According to a letter filed in the U.S. District Court for the Southern District of New York, the plaintiffs’ counsel expressed frustration over the incident. They stated that the lost data forced them to redo an entire week’s worth of work, requiring significant time and computational resources.
The plaintiffs acknowledged that the deletion appeared accidental but argued that the situation demonstrates OpenAI’s unique ability to search its own datasets more effectively using proprietary tools.
OpenAI has declined to comment on the incident.
The broader legal case centers around whether OpenAI’s use of publicly available content, such as news articles, constitutes fair use.

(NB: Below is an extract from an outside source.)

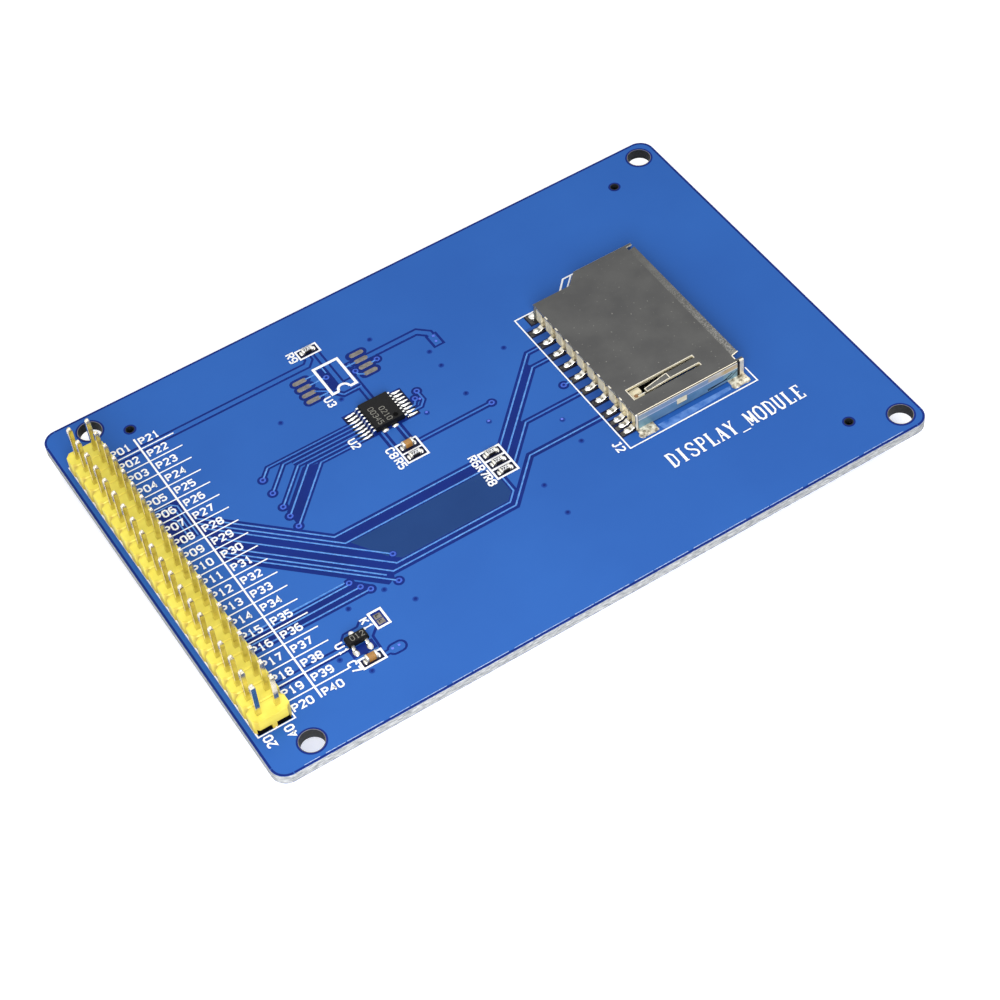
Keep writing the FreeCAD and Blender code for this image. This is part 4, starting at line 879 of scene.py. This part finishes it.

OpenAI asserts that training its models, like GPT-4, on publicly accessible data does not require permission or payment, even when the models are used commercially. Despite this stance, OpenAI has entered into licensing agreements with several publishers, including the Associated Press, Business Insider owner Axel Springer, and Financial Times. These deals remain confidential, though some reports suggest significant payments, such as $16 million annually to Dotdash Meredith.
OpenAI has neither confirmed nor denied using specific copyrighted works to train its models. The lawsuits highlight ongoing tensions between AI developers and content creators over the use of intellectual property in AI training.